Despite this, the arts in Eau Claire have seen an economic boost, according to the Leader Telegram. This past fall, ground broke on a new center dedicated to the arts, the Confluence Center, promising a new state-of-the-art facility for all who call themselves artists.

Since then, new growth in the heart of the city has reawakened the downtown area. Venues such as the Oxbow and the Lismore Hotels are new places to congregate and promote economic growth for the community.

Downtown Eau Claire has also seen a boost in activity, thanks to the community’s belief in the arts.
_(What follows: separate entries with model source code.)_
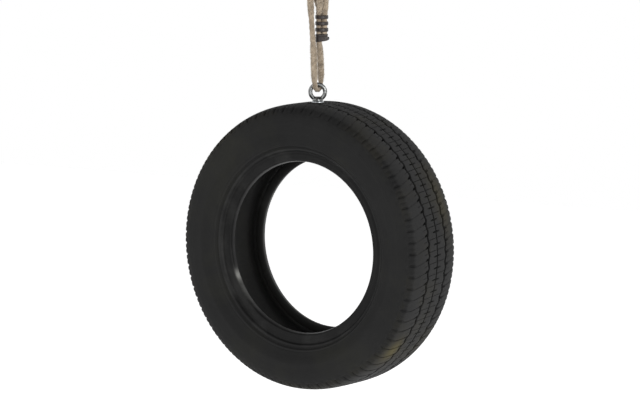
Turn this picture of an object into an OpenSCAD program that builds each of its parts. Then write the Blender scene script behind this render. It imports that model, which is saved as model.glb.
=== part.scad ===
// Tire swing: an upright car tyre on an eye nut, hung by one doubled rope from a swivel hanger.
// +Z is up and the tyre's axis is Y. The origin is in the hanger's mounting face, over the swivel.

/* [Tyre] */
// Outer diameter of the tyre over the tread
tyre_d = 547; // [500:1:620]
// Width of the tyre across its sidewalls
tyre_w = 158; // [140:1:190]
// Inner diameter at the bead toes
toe_d = 327; // [300:1:350]
// Distance between the outer faces of the two beads
bead_w = 116; // [100:1:130]
// Width of one bead across its base
bead_base_w = 12; // [8:0.5:16]
// Squareness of the shoulders, as the power of the superellipse
shoulder_power = 4.5; // [3:0.1:6]
// Thickness of rubber from the carcass ply to the tread's surface
tread_t = 12.6; // [10:0.1:16]
// Thickness of rubber from the ply to the skin at the widest point
wall_t = 4.6; // [4:0.1:6]
// Thickness from the ply to the skin at the bead
bead_t = 10; // [8:0.1:12]
// Thickness of the carcass ply, each belt and the inner liner
ply_t = 1.2; // [0.8:0.1:2]
// Distance from the middle tread groove to each outer one
groove_gap = 28; // [22:0.5:34]
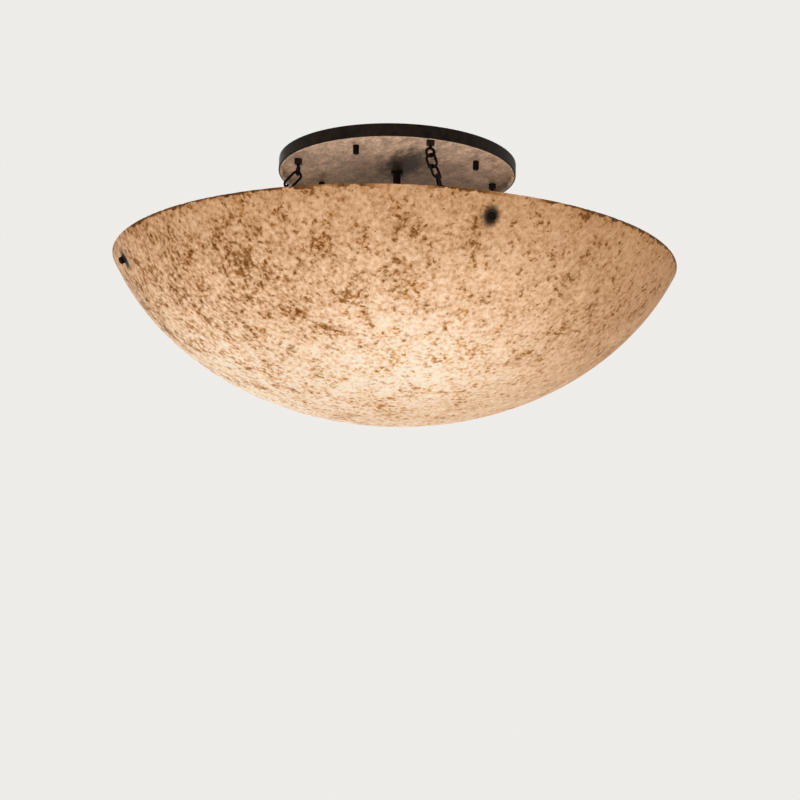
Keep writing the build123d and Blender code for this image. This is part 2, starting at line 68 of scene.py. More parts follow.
rim_z = high("glass_bowl").z
bowl_bottom = low("glass_bowl").z
bowl_radius = high("glass_bowl").x
pan_radius = high("ceiling_pan").x
pan_recess = 0.0055
pan_disc_z = low("ceiling_pan").z + pan_recess
lamp_z = (low("bulb_glass_right").z + high("bulb_glass_right").z) / 2
globe_radius = tallness("bulb_glass_right") / 2
globe_middle_r = high("bulb_glass_right").x - globe_radius

# The wall of the bowl follows an ellipse whose centre stands above the rim.
curve_rise = 0.118
bowl_wall = 0.005
rim_round = 0.0014
curve_z = rim_z + curve_rise
curve_tall = curve_z - bowl_bottom
curve_wide = bowl_radius / sqrt(1 - (curve_rise / curve_tall) ** 2)


def outer_radius(z):
    """The radius of the bowl's outer face at a height."""
    return curve_wide * sqrt(1 - ((z - curve_z) / curve_tall) ** 2)


def round_axis(radius, azimuth, z):
    """The place at this distance from the light's axis, with the azimuth in degrees."""
    turn = radians(azimuth)
    return radius * cos(turn), radius * sin(turn), z


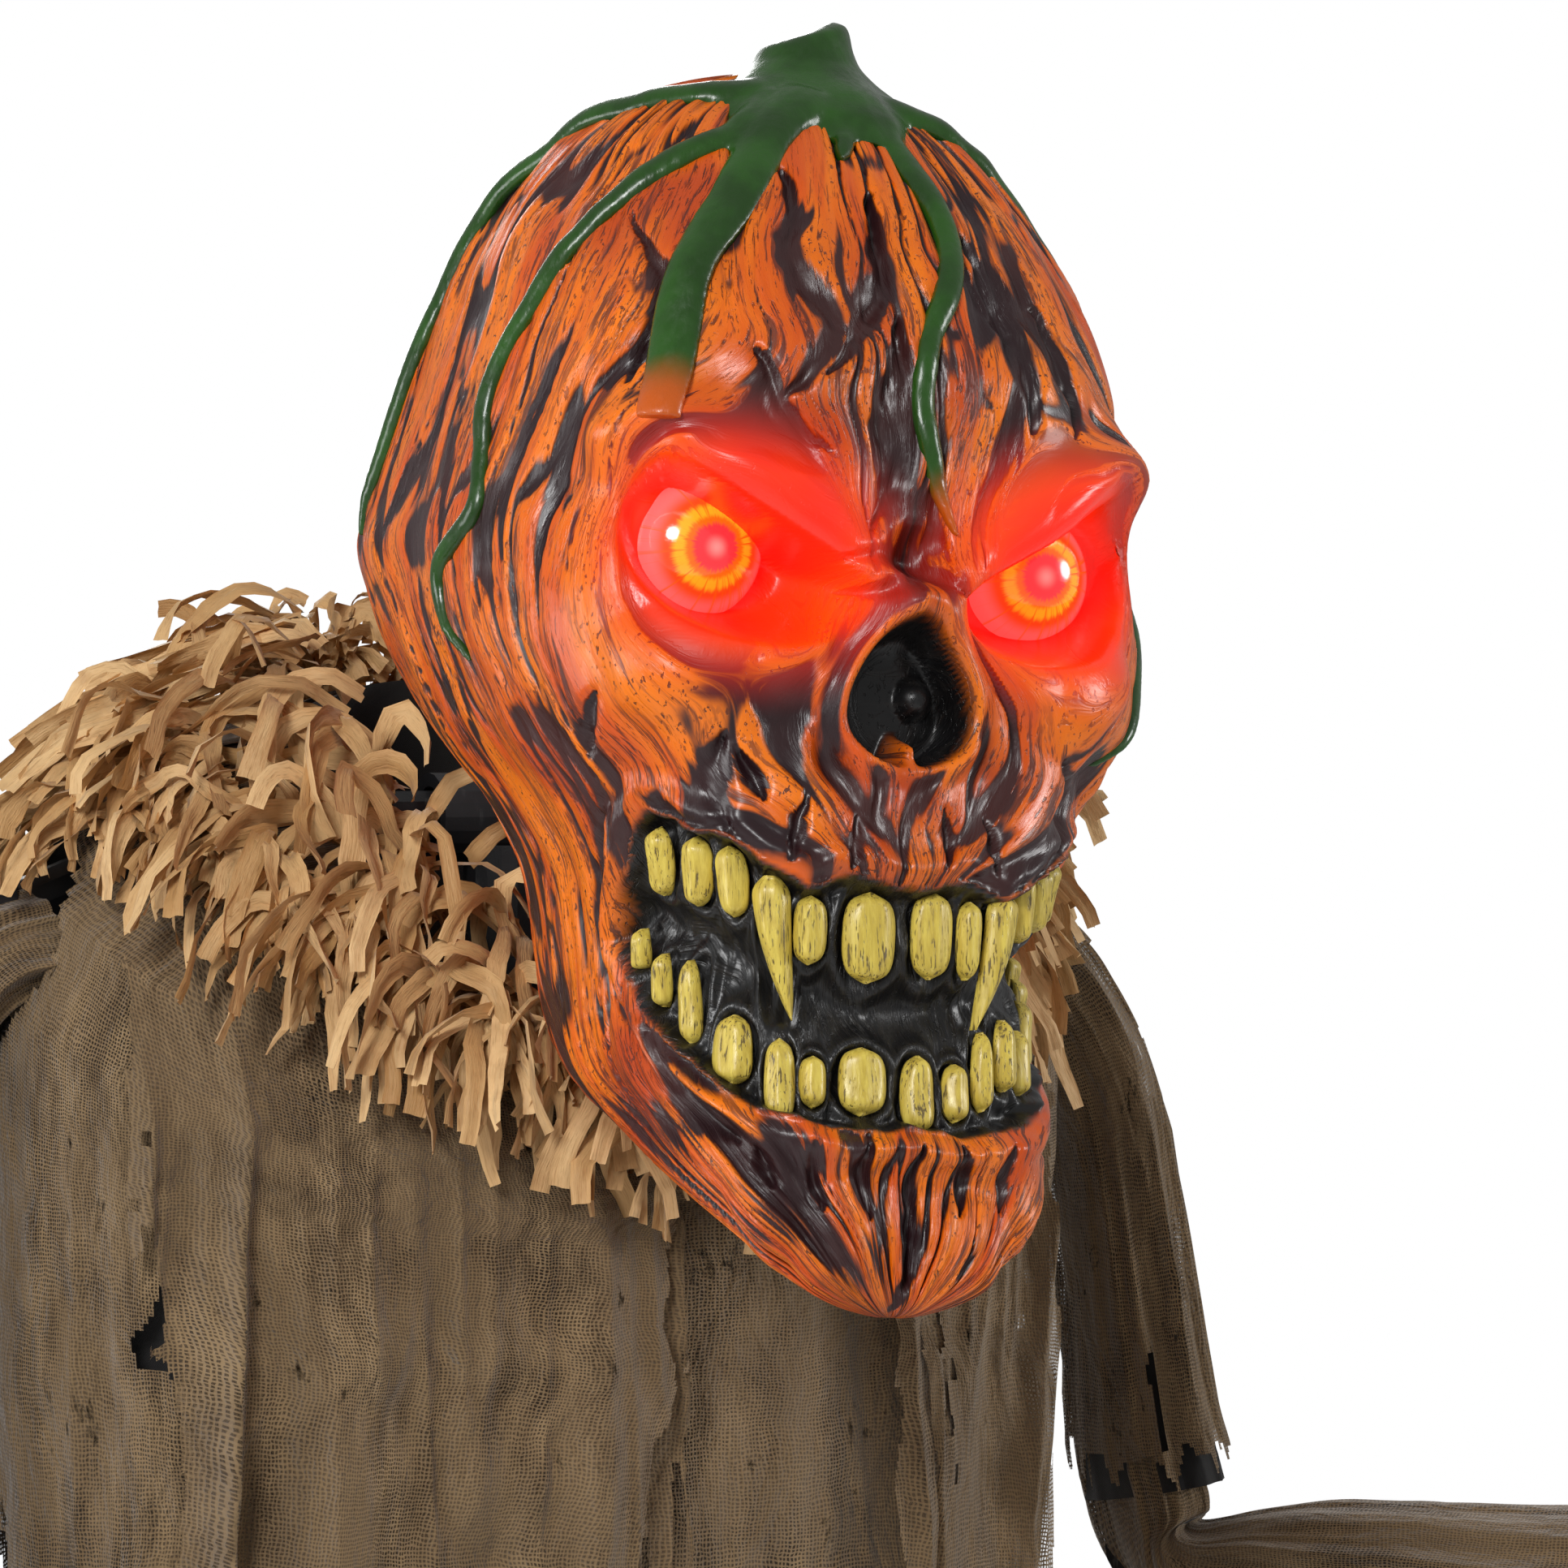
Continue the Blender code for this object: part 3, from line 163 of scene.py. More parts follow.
def catmull(points, steps):
    """A smooth curve through points."""
    p = np.array(points, float)
    p = np.vstack([2 * p[0] - p[1], p, 2 * p[-1] - p[-2]])
    out = []
    for i in range(1, len(p) - 2):
        for k in range(steps):
            t = k / steps
            out.append(0.5 * (2 * p[i] + (p[i + 1] - p[i - 1]) * t
                              + (2 * p[i - 1] - 5 * p[i] + 4 * p[i + 1] - p[i + 2]) * t * t
                              + (3 * p[i] - p[i - 1] - 3 * p[i + 1] + p[i + 2]) * t ** 3))
    out.append(p[-2])
    return np.array(out)


def unit(vectors):
    """Vectors scaled to length 1."""
    return vectors / np.maximum(np.linalg.norm(vectors, axis=-1, keepdims=True), 1e-9)


def new_piece(name, points, faces, look, place=None, baked=True):
    """A smooth-shaded mesh piece. With baked its place goes into the vertices."""
    mesh = bpy.data.meshes.new(name)
    mesh.from_pydata([tuple(p) for p in points], [], [tuple(f) for f in faces])
    if place is not None and baked:
        mesh.transform(place)
    mesh.shade_smooth()
    mesh.materials.append(look)
    made = bpy.data.objects.new(name, mesh)
    bpy.context.scene.collection.objects.link(made)
    if place is not None and not baked:
        made.matrix_world = place
    return made


def grid_faces(rows, columns, wrap=False, first=0):
    """Quads of a grid of points stored row by row."""
    faces = []
    last = columns if wrap else columns - 1
    for r in range(rows - 1):
        for c in range(last):
            d = (c + 1) % columns
            low, high = first + r * columns, first + (r + 1) * columns
            faces.append((low + c, low + d, high + d, high + c))
    return faces


def store(piece, name, values, kind="FLOAT"):
    """Keeps one value or vector for each vertex, for the material to read."""
    attribute = piece.data.attributes.new(name, kind, "POINT")
    key = "vector" if kind == "FLOAT_VECTOR" else "value"
    attribute.data.foreach_set(key, np.asarray(values, np.float32).ravel())


def apply_modifiers(piece):
    """Bakes a piece's modifiers into its mesh."""
    bpy.context.view_layer.update()
    done = bpy.data.meshes.new_from_object(piece.evaluated_get(bpy.context.evaluated_depsgraph_get()))
    piece.modifiers.clear()
    piece.data = done
    done.shade_smooth()


def melt(piece, pitch, rounds):
    """Melts overlapping closed shapes into one skin, softened so many times."""
    skin = piece.modifiers.new("one_skin", "REMESH")
    skin.mode, skin.voxel_size = "VOXEL", pitch
    soft = piece.modifiers.new("soft", "SMOOTH")
    soft.factor, soft.iterations = 0.5, rounds
    apply_modifiers(piece)


# ---- Material tools ----


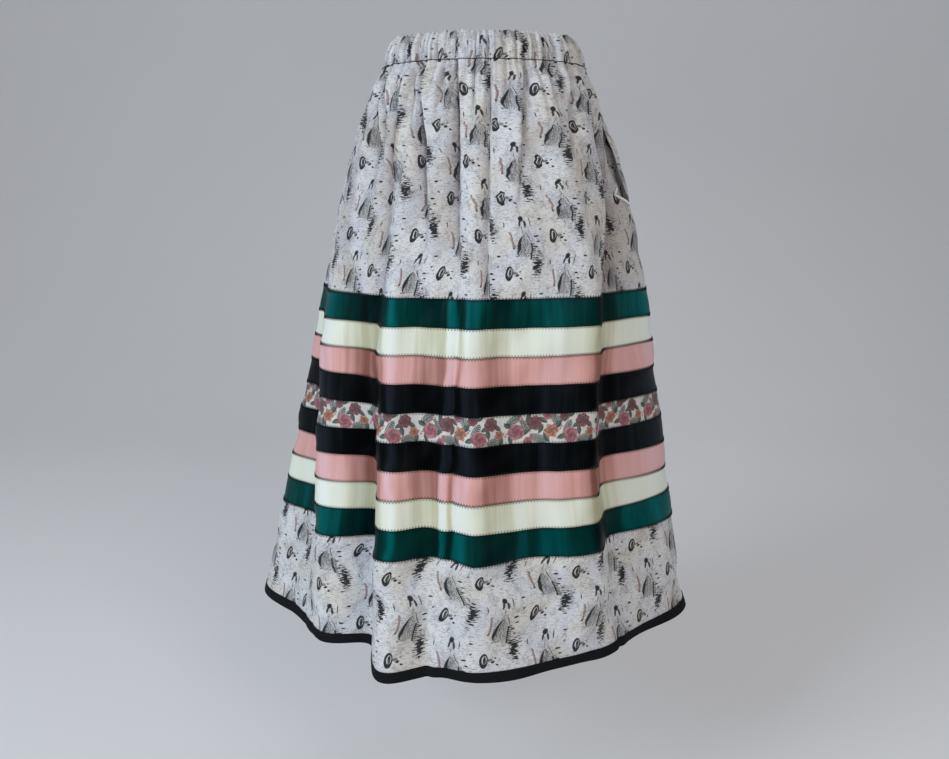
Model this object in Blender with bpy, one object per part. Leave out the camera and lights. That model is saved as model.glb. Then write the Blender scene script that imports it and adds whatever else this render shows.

Volume One worker and English education student at the university, Kiah Sexton, said the community’s commitment to the arts is evident downtown. The community’s emphasis on the arts brings people together by playing local music through outdoor speakers and in different venues like the Local Store, Tangled Up in Hue and Acoustic Café.

The university, Sexton said, is another important aspect of the arts community. The Foster Gallery and different productions from the music and drama departments help cultivate a supportive community.

Local and visiting artists alike support this city’s downtown, not only because its function as a venue, but also because of the strong commitment the businesses have to each other.

For example, Acoustic Café and The Lakely have commonalities with one another, Sexton said, because of their commitments to showcase local artists, but instead of acting as competition, they support each other. The same occurs with The Local Store and Tangled Up in Hue.

Eau Claire is located in an arts hub in Northwestern Wisconsin, which hosts five different music festivals each year, and celebrates local artists year-round.

President Donald Trump’s recent proposal to eliminate the National Endowment for the Arts could damage art communities across the country, but UW-Eau Claire social work student Aubrie Peterson said the community would oppose this motion. Peterson works at Tangled Up in Hue, located on Barstow Street.

“I feel like people will collaborate together and try and make it even more like an art-supporting community,” Peterson said.

Eau Claire’s art community is one of a kind. In towns where local artists beg for attention and support, Eau Claire’s model of support and unity for one another through the arts speaks volumes and gives other communities a model to look to for support.

In a society where math and sciences may be ranked as important, the arts should be equally valued.

Different artists are often featured in various galleries, like in Tangled Up in Hue, The Volume One Gallery, The Oxbow, The Lismore and Acoustic Café.